Take the data below and write out exactly the lines from the one with "return parts" through the one with "if empty is"; omit every other line.

— start of Data section —

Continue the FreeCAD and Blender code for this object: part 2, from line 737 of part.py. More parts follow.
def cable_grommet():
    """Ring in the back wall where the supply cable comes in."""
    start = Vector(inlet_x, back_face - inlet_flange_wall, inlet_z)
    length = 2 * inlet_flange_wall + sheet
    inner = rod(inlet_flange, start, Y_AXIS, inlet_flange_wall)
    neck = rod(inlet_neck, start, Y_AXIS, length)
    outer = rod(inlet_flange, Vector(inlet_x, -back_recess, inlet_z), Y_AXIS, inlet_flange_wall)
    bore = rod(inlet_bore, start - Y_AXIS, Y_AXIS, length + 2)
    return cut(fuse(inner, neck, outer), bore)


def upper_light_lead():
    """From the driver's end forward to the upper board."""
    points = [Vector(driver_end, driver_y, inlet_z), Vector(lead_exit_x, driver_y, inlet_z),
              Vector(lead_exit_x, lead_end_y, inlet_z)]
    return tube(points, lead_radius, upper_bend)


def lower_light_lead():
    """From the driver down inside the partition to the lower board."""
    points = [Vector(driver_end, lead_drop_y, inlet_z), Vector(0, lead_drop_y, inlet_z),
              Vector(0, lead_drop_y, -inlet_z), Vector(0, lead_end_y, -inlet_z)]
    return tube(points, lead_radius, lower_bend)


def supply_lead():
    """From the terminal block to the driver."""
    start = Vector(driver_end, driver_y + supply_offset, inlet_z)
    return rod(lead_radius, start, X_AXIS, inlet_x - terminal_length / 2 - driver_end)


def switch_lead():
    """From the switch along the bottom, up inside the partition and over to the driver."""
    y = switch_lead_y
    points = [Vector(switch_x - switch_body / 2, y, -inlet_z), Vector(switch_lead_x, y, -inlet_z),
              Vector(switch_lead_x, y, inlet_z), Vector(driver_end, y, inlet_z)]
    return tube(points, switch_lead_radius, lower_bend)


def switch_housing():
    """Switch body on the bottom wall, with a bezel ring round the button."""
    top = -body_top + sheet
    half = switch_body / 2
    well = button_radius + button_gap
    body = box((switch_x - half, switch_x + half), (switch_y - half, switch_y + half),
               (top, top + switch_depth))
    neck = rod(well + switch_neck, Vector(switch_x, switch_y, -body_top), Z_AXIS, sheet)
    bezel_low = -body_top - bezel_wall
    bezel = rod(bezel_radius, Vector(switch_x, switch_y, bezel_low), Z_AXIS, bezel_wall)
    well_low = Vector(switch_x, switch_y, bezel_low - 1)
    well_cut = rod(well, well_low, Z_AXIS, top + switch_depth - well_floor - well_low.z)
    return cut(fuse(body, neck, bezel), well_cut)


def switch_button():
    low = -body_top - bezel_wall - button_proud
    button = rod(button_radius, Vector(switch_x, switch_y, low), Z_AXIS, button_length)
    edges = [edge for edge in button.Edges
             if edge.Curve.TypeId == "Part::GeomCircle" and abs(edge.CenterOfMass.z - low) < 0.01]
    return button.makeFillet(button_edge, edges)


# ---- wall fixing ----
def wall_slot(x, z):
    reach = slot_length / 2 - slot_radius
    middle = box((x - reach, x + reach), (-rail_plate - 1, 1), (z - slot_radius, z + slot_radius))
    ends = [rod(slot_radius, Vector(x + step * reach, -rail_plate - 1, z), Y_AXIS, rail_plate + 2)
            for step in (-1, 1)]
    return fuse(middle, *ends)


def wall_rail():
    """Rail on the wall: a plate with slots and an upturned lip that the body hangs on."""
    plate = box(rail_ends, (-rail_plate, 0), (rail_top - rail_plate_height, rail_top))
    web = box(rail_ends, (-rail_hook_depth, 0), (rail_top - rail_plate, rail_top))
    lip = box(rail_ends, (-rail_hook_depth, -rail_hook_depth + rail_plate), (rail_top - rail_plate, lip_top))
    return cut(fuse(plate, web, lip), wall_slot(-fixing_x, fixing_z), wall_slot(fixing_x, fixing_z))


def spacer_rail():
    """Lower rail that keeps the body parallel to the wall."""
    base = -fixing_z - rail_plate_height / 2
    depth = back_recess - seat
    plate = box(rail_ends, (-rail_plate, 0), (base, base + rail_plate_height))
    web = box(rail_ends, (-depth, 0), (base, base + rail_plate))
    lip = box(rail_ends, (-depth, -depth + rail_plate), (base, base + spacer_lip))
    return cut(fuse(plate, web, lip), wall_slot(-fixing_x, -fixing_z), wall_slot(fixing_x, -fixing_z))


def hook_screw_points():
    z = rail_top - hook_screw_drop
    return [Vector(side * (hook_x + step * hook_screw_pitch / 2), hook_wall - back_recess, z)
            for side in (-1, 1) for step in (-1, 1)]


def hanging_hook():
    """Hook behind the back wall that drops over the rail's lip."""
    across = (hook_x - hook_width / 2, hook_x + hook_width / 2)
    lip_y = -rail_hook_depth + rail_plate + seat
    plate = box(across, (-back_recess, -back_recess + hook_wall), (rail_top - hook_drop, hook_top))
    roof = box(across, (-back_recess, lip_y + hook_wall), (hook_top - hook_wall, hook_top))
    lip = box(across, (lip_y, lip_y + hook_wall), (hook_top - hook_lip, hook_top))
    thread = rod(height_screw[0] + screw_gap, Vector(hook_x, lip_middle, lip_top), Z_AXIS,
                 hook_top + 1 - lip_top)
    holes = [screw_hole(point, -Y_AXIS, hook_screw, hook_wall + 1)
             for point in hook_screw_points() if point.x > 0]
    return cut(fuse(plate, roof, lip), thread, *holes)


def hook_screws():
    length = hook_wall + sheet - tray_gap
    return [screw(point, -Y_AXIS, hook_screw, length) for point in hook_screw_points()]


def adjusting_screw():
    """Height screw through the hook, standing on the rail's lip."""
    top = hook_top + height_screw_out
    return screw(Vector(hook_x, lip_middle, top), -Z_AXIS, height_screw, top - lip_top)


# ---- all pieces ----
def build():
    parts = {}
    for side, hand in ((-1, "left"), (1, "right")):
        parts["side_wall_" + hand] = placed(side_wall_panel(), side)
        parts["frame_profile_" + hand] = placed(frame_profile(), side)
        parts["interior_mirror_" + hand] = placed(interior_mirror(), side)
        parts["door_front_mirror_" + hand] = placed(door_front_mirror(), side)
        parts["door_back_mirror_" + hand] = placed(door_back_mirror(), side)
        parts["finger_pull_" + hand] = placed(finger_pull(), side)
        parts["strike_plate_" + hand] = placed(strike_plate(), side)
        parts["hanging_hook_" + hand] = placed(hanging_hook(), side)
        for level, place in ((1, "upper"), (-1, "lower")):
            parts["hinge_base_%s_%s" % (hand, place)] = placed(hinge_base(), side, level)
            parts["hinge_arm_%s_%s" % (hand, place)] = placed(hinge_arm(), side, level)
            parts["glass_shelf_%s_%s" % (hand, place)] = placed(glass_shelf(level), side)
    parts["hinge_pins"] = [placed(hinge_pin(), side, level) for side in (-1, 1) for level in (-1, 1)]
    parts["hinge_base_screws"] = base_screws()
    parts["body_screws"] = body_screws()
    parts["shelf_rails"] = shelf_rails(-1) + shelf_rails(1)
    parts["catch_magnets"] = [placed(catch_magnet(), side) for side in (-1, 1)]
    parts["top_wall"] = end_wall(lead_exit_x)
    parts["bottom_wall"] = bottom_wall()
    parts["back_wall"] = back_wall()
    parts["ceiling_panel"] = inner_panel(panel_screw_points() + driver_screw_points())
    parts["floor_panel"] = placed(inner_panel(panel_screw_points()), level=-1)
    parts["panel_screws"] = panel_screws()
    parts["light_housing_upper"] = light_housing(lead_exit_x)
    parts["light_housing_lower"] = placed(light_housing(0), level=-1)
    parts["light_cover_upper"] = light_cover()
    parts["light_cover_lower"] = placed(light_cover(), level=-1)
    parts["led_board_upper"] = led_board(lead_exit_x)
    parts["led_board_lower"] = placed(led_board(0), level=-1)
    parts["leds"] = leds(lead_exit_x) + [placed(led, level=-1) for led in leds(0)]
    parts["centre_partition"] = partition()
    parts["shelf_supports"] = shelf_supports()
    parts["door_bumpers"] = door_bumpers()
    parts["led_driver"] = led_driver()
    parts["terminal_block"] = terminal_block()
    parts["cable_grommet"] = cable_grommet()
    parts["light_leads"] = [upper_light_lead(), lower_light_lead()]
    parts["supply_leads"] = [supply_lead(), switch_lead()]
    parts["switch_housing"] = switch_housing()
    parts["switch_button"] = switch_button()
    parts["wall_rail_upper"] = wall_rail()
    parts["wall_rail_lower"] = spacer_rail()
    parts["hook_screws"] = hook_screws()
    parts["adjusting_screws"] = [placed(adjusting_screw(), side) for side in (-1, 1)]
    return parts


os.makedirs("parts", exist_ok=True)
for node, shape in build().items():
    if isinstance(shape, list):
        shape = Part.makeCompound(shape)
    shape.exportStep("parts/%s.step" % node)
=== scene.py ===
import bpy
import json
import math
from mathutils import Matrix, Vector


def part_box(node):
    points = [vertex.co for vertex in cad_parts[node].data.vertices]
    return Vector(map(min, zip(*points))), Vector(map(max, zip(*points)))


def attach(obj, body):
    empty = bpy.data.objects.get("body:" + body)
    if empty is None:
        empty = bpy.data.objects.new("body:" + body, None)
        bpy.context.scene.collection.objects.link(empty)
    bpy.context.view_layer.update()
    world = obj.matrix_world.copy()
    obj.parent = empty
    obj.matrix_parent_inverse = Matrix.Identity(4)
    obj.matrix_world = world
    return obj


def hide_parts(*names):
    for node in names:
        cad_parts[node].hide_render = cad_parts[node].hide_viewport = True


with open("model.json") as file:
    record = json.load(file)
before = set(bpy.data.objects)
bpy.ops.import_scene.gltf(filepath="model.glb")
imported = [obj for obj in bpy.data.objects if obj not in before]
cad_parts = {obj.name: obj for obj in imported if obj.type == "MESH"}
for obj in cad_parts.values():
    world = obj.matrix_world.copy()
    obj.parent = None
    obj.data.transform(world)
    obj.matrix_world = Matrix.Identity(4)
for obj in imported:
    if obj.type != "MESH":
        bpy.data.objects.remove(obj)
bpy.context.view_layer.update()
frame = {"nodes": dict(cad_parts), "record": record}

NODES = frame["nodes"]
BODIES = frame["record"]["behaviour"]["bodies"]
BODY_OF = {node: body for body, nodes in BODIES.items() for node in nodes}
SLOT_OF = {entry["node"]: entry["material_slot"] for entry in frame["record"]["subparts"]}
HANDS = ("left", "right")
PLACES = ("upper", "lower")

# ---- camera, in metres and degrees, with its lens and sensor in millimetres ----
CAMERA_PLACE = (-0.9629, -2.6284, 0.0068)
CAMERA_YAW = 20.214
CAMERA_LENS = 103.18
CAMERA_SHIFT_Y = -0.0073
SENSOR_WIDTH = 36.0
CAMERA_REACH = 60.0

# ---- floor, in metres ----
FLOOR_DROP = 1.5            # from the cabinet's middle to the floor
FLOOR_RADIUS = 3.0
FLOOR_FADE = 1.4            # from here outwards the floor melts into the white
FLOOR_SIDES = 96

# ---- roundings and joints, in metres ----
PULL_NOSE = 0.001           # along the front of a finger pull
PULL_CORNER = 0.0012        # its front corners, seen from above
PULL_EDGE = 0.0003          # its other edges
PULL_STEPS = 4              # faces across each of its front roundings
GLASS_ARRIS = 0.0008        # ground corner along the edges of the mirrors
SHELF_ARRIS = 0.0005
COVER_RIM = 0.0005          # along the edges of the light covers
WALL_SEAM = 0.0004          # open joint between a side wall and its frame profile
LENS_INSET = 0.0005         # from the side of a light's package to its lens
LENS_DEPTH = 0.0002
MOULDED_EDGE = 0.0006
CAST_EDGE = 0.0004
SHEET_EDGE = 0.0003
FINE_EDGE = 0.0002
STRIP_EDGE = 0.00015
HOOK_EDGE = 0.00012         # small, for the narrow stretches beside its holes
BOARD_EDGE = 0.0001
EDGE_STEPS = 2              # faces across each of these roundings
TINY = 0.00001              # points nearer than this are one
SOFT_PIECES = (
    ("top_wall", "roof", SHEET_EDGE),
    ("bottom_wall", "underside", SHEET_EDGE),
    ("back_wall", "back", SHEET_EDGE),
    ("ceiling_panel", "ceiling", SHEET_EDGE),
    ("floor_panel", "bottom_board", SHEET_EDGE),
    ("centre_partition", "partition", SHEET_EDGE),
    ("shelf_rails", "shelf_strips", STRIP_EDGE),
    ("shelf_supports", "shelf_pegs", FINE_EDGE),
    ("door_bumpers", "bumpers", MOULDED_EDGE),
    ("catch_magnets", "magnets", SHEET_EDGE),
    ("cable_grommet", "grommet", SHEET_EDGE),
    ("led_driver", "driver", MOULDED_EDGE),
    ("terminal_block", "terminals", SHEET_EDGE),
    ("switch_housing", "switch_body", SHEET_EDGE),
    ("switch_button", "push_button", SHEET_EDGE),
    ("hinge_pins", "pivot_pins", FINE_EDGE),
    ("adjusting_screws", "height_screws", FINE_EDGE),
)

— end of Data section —

■ Response below:
    return parts


os.makedirs("parts", exist_ok=True)
for node, shape in build().items():
    if isinstance(shape, list):
        shape = Part.makeCompound(shape)
    shape.exportStep("parts/%s.step" % node)
=== scene.py ===
import bpy
import json
import math
from mathutils import Matrix, Vector


def part_box(node):
    points = [vertex.co for vertex in cad_parts[node].data.vertices]
    return Vector(map(min, zip(*points))), Vector(map(max, zip(*points)))


def attach(obj, body):
    empty = bpy.data.objects.get("body:" + body)
    if empty is None:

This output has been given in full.